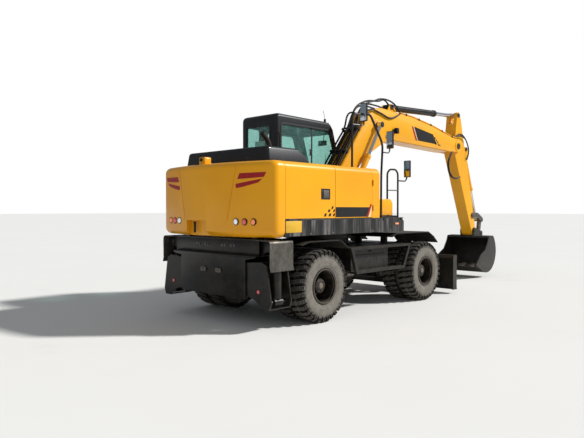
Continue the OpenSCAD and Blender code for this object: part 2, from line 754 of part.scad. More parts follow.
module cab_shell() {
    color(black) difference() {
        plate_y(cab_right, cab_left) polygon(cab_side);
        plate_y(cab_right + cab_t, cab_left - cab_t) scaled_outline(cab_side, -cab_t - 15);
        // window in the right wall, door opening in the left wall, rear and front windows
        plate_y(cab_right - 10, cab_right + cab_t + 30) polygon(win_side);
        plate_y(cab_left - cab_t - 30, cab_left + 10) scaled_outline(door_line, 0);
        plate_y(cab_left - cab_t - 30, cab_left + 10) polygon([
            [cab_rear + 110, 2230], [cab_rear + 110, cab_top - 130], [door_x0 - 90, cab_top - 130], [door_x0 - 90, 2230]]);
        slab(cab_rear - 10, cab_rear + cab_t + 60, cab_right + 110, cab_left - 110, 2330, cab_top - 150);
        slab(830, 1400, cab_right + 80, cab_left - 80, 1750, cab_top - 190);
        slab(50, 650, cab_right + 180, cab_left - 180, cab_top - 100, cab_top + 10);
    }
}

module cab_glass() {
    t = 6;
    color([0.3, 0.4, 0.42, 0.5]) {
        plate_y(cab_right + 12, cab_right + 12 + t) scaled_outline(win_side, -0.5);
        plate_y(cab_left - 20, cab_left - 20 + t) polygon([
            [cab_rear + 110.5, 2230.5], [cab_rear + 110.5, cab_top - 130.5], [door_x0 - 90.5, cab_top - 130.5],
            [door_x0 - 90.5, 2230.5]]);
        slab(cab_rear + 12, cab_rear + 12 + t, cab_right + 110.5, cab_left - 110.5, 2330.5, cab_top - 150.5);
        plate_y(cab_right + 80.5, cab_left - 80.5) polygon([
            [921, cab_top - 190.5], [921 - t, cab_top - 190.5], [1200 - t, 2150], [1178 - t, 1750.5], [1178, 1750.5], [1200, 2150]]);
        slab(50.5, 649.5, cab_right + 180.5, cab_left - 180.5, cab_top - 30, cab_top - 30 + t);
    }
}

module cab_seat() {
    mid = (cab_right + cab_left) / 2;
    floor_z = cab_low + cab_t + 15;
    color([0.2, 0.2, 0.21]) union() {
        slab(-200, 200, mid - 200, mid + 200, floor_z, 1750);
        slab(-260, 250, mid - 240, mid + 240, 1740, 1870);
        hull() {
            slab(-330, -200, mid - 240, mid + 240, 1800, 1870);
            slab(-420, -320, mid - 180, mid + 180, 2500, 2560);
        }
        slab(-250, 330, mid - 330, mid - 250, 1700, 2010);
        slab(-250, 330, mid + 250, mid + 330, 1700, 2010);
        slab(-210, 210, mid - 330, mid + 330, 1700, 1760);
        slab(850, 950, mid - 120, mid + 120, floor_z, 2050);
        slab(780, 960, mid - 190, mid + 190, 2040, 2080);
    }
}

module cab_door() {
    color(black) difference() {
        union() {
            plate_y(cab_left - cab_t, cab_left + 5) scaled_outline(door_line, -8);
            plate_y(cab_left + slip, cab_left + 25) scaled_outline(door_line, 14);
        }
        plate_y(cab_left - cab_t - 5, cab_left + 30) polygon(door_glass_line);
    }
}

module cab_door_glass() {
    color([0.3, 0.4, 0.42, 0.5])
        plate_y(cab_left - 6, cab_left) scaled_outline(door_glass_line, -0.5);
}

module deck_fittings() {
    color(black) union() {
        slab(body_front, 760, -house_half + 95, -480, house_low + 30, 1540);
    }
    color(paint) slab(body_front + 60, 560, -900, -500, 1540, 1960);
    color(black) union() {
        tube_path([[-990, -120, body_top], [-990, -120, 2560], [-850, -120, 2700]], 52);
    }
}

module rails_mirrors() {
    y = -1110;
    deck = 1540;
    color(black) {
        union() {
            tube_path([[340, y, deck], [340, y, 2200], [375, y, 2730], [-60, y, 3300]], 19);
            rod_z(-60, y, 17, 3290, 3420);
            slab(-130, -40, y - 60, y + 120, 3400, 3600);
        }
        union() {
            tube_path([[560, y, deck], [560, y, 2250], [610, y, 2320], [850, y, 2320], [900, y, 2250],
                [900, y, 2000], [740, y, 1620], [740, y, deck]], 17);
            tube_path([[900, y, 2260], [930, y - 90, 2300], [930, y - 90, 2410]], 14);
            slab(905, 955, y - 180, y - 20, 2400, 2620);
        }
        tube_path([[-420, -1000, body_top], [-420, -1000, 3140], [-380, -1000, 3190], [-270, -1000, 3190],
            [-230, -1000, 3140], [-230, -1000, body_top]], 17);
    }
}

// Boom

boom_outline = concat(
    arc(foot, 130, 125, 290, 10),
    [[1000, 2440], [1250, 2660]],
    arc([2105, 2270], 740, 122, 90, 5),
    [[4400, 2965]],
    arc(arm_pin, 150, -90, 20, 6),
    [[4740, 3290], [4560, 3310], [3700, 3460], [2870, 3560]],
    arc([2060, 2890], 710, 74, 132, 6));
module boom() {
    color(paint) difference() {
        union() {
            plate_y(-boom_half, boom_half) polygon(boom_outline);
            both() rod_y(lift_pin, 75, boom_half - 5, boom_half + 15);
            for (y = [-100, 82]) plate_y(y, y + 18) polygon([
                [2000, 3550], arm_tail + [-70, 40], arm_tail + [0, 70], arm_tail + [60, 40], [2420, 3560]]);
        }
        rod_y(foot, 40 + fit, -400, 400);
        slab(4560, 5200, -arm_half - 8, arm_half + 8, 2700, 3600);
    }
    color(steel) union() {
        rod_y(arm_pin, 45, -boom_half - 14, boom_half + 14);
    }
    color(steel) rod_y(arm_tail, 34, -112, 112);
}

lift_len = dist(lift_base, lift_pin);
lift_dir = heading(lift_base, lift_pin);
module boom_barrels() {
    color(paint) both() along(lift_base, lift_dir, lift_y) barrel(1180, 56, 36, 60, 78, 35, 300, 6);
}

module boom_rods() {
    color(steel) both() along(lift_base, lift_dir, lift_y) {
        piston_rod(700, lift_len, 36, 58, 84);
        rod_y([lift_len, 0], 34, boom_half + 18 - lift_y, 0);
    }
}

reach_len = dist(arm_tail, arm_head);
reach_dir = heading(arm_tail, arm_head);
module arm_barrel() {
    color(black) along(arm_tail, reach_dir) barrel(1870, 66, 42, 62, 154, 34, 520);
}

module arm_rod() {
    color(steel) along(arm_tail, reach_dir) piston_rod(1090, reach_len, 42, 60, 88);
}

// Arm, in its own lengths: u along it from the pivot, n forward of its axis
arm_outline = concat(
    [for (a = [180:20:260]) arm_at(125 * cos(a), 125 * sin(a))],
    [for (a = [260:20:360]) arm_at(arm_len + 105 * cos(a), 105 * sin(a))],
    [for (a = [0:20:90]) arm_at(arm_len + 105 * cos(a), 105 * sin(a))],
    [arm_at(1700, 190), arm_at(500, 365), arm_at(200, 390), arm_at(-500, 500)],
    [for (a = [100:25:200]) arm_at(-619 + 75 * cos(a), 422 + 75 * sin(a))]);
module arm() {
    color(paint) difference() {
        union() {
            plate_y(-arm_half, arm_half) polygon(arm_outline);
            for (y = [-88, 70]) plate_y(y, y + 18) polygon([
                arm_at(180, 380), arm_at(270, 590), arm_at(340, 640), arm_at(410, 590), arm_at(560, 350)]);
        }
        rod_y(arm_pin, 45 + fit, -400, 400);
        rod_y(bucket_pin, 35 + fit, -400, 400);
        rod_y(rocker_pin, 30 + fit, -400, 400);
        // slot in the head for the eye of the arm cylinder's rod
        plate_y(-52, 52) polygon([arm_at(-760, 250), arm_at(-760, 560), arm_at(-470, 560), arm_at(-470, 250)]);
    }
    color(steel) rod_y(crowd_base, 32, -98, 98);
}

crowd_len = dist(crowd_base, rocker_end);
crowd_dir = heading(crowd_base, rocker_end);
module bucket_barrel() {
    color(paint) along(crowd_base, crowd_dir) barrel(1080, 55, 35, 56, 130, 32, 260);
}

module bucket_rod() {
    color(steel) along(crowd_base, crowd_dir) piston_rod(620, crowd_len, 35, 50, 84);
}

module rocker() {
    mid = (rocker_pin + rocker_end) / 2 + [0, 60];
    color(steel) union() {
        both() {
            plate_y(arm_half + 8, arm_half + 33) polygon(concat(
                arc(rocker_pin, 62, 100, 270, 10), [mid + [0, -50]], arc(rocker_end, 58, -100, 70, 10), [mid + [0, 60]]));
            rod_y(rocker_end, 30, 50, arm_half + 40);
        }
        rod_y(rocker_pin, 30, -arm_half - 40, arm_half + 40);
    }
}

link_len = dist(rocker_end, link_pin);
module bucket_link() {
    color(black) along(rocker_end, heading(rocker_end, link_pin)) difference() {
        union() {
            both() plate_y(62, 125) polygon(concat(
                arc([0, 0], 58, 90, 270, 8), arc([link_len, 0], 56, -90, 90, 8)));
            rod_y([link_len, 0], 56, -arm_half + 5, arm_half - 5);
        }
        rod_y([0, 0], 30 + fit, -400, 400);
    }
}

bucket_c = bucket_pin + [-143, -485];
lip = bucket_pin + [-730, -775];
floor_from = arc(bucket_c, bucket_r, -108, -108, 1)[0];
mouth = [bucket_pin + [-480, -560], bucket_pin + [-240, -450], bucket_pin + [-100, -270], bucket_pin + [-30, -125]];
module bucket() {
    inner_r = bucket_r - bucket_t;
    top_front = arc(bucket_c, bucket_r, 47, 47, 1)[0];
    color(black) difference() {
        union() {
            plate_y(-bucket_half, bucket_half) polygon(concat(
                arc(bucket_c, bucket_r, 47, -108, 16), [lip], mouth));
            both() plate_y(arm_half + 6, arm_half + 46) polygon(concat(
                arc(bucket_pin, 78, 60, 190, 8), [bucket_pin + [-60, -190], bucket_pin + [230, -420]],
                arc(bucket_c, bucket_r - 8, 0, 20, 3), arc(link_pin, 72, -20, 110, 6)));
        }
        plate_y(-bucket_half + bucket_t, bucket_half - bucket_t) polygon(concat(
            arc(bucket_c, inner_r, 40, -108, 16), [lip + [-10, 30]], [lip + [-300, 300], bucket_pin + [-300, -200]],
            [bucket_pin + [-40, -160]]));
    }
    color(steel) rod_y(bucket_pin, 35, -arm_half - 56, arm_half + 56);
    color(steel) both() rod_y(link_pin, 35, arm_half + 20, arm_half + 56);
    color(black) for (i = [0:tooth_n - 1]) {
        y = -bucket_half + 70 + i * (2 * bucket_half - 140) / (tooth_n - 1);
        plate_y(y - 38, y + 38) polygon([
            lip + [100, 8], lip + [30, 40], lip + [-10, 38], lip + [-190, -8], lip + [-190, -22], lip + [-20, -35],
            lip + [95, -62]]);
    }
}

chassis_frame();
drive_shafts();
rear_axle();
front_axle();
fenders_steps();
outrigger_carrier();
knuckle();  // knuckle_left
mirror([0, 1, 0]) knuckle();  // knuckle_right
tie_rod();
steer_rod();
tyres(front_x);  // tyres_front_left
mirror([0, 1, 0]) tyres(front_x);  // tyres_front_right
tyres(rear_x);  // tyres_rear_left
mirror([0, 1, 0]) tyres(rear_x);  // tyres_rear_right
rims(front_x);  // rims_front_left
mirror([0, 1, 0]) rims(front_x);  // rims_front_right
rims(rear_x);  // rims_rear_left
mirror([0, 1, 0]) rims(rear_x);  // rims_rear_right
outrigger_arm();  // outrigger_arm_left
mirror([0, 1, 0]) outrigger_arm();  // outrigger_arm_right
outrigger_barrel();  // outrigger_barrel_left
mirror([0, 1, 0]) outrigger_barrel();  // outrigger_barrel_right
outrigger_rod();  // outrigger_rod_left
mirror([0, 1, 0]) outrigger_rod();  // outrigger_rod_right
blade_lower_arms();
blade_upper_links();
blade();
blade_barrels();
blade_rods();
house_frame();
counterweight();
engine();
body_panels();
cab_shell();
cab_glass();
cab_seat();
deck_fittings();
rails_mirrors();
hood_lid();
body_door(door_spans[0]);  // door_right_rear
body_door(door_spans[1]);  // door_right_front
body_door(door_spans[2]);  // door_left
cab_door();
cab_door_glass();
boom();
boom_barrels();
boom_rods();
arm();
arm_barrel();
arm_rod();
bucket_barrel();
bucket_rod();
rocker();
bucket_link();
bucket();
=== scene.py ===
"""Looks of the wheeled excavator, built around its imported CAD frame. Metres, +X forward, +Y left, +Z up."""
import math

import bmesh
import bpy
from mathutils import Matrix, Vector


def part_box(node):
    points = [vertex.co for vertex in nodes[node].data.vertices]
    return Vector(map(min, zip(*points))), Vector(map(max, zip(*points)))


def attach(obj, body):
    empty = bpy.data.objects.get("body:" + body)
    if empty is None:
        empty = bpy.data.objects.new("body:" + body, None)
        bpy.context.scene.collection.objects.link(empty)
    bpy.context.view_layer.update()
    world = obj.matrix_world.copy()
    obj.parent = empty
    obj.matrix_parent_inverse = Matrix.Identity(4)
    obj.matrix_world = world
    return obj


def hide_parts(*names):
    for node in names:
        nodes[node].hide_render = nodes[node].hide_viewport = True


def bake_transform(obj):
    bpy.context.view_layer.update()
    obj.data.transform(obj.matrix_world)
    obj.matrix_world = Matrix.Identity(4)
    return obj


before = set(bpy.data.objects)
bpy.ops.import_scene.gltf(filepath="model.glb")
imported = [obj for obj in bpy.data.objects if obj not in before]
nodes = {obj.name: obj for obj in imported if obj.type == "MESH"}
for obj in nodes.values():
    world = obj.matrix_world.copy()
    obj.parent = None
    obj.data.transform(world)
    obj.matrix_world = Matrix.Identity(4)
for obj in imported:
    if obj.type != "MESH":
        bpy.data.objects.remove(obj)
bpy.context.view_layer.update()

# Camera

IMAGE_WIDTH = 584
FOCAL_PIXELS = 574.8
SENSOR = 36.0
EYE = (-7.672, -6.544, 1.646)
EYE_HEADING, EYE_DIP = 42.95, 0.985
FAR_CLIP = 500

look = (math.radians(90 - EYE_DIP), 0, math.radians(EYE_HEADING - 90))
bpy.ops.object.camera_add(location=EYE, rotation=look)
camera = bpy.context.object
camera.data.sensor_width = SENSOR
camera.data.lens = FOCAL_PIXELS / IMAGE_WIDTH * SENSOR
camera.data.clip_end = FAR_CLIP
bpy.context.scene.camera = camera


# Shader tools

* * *

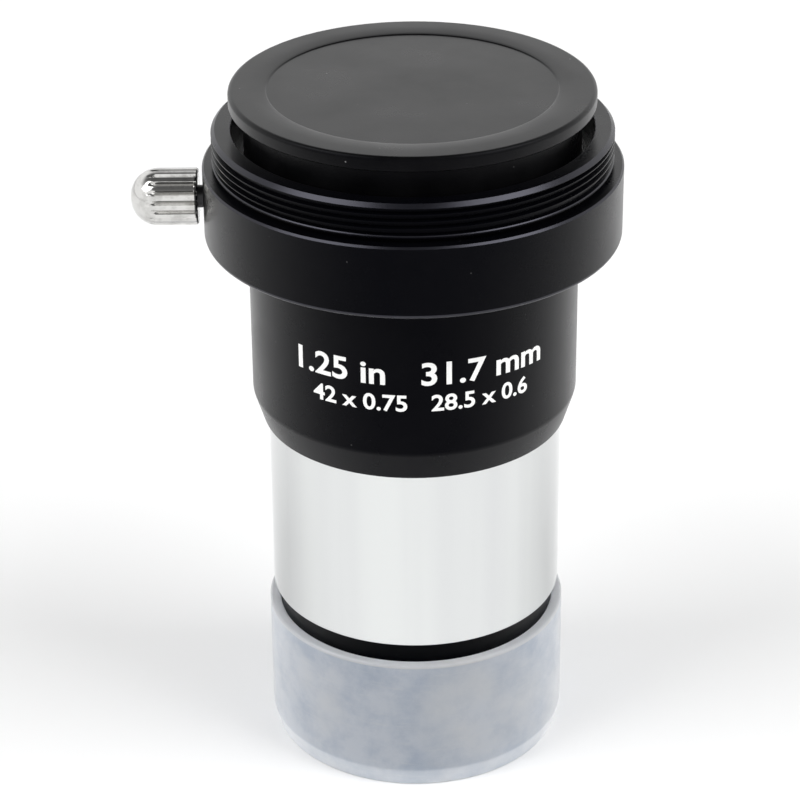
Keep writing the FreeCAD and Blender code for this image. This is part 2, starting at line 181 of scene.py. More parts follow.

* * *

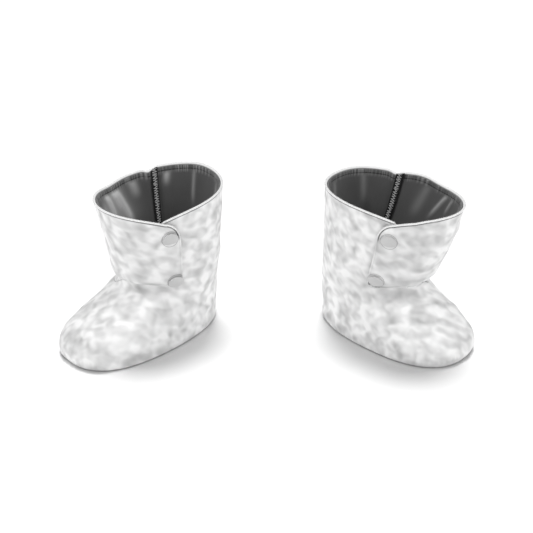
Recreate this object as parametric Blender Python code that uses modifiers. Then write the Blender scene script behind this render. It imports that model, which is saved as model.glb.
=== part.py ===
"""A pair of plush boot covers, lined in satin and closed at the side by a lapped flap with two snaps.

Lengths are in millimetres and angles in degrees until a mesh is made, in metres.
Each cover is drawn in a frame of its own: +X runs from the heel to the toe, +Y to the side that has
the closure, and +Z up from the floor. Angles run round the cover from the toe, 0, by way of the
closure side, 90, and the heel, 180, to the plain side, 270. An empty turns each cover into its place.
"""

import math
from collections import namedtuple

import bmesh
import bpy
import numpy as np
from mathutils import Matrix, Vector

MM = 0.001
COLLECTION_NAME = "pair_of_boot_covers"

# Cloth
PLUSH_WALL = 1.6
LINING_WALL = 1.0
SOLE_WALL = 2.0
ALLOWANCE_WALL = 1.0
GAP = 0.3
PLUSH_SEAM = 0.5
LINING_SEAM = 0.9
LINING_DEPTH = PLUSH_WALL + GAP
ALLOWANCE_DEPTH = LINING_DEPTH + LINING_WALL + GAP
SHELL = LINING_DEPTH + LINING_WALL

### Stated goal
Search the records for the word "before" and copy every line where it occurs.

### Correct response
before = set(bpy.data.objects)
imported = [obj for obj in bpy.data.objects if obj not in before]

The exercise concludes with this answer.